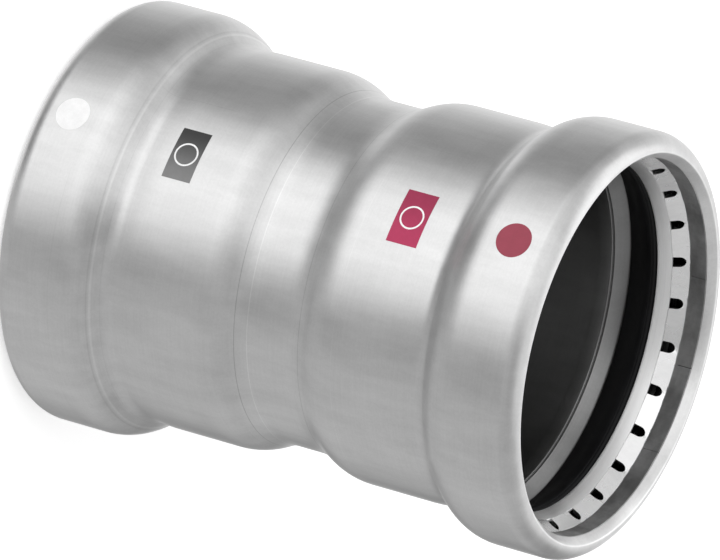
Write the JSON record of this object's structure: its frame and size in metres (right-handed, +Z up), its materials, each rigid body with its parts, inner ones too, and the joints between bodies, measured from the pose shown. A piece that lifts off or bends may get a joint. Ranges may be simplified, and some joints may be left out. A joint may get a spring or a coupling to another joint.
{
  "type": "straight press coupling",
  "caption": "Straight press coupling: a formed steel sleeve with a beaded socket at each end, which holds a toothed grip ring, a separator ring and a rubber seal.",
  "frame": {"origin": "centre of the lower end face, which the coupling stands on", "axes": "+Z up the coupling's axis; -Y is the side that the printed dots and labels face"},
  "size_m": [0.1094, 0.1094, 0.1489],
  "materials": {
    "sleeve_steel": "satin plated, fine turned grain",
    "grip_steel": "bright rolled spring steel",
    "separator_steel": "smooth satin",
    "seal_rubber": "smooth moulded"
  },
  "bodies": {
    "root": {"coupling_body": "sleeve_steel", "grip_ring_top": "grip_steel", "grip_ring_bottom": "grip_steel", "separator_ring_top": "separator_steel", "separator_ring_bottom": "separator_steel", "seal_ring_top": "seal_rubber", "seal_ring_bottom": "seal_rubber"}
  },
  "joints": []
}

◆ ◆ ◆ ◆ ◆ ◆ ◆

• [EXERCISE TASK]:
Extract the data exactly as given.

• [WRITTEN RESPONSE]:
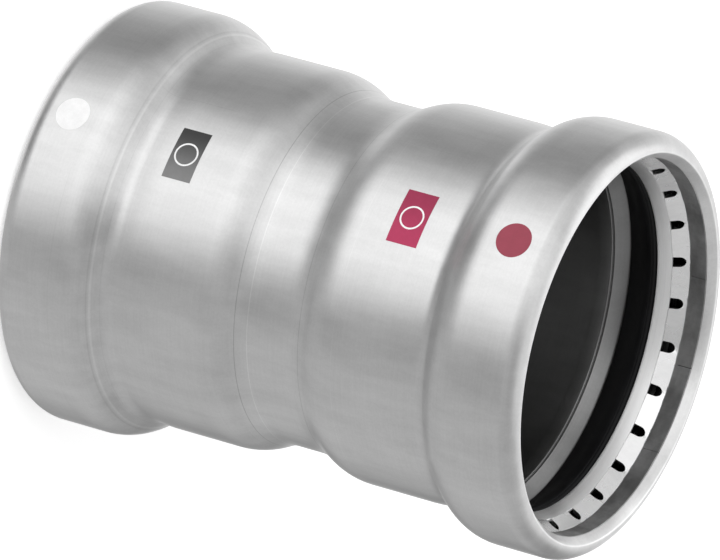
Write the JSON record of this object's structure: its frame and size in metres (right-handed, +Z up), its materials, each rigid body with its parts, inner ones too, and the joints between bodies, measured from the pose shown. A piece that lifts off or bends may get a joint. Ranges may be simplified, and some joints may be left out. A joint may get a spring or a coupling to another joint.
{
  "type": "straight press coupling",
  "caption": "Straight press coupling: a formed steel sleeve with a beaded socket at each end, which holds a toothed grip ring, a separator ring and a rubber seal.",
  "frame": {"origin": "centre of the lower end face, which the coupling stands on", "axes": "+Z up the coupling's axis; -Y is the side that the printed dots and labels face"},
  "size_m": [0.1094, 0.1094, 0.1489],
  "materials": {
    "sleeve_steel": "satin plated, fine turned grain",
    "grip_steel": "bright rolled spring steel",
    "separator_steel": "smooth satin",
    "seal_rubber": "smooth moulded"
  },
  "bodies": {
    "root": {"coupling_body": "sleeve_steel", "grip_ring_top": "grip_steel", "grip_ring_bottom": "grip_steel", "separator_ring_top": "separator_steel", "separator_ring_bottom": "separator_steel", "seal_ring_top": "seal_rubber", "seal_ring_bottom": "seal_rubber"}
  },
  "joints": []
}